I then output the sequence of embedding vectors into an LSTM layer. I wanted to simplify the approach of the paper a bit, so instead of a variety of convolutional layers, I'll just do a single RNN layer here, just to test out these premises. Then the output of the LSTM goes into a simple Dropout and then finally to a single-output Dense layer for class prediction.

# IMPORTS
from keras.models import Sequential
from keras.layers import Dense, Dropout, Activation, Convolution1D
from keras.optimizers import SGD
from keras.layers.embeddings import Embedding
import numpy as np
import seaborn as sns
from keras.preprocessing.text import one_hot
from keras.layers import LSTM
from keras.preprocessing.sequence import pad_sequences

# MODEL DEFINITION
model = Sequential()
model.add(Embedding(prep.max_index, 30, input_length=prep.max_len))
model.add(LSTM(output_dim=64, activation='sigmoid', inner_activation='hard_sigmoid'))
model.add(Dropout(0.5))
model.add(Dense(1))
model.add(Activation('sigmoid'))

model.compile(loss='binary_crossentropy',
              optimizer='rmsprop',
              metrics=['accuracy'])

So I fit this simple architecture to the training data and I do pretty well, close to 99% accuracy on the training set after a few epochs of training. On the holdout test set, we actually find comparable accuracy, so we did a better job of not overfitting than I was expecting.

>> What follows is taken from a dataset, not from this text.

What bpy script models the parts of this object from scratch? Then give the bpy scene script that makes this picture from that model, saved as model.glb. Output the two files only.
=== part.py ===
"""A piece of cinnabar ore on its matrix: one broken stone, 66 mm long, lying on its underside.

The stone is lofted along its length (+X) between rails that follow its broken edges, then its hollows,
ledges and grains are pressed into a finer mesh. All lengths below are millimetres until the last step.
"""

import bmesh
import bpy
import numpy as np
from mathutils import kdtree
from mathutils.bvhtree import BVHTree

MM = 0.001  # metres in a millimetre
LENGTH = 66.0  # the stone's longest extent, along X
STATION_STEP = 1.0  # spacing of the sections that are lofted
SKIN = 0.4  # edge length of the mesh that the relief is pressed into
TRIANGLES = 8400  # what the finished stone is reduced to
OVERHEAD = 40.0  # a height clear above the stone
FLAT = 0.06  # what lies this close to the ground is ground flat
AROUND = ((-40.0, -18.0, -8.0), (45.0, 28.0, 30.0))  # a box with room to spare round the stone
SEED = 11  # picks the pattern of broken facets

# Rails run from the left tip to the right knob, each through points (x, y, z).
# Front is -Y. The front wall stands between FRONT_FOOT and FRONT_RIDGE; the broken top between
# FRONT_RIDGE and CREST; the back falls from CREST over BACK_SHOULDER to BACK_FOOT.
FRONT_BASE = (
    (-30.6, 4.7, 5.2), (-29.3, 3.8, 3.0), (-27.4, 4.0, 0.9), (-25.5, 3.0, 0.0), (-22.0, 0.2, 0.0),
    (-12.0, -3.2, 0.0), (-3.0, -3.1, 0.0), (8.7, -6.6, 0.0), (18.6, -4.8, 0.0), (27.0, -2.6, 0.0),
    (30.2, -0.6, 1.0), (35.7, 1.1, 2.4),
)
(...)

Here's a ROC curve on the test set, with an AUC of about 0.98.

So I've just started tinkering with this idea and certainly haven't attempted many different architectures, but it seems pretty promising after a brief amount of effort. I look forward to experimenting more with these general ideas.

One final fun thing we can do here. With the embedding layer, we have chosen to represent each token as a point in a 30-dimensional space. Our tokens from this dataset are just alphanumeric characters so we might be interested to see which characters are "near" each other and which are farther. To visualize this, we need to project from 30-dimensional space down into a two dimensional subspace. I've done this with simple Multi Dimensional Scaling. The results are below, though I haven't really dug in to interpreting the output here.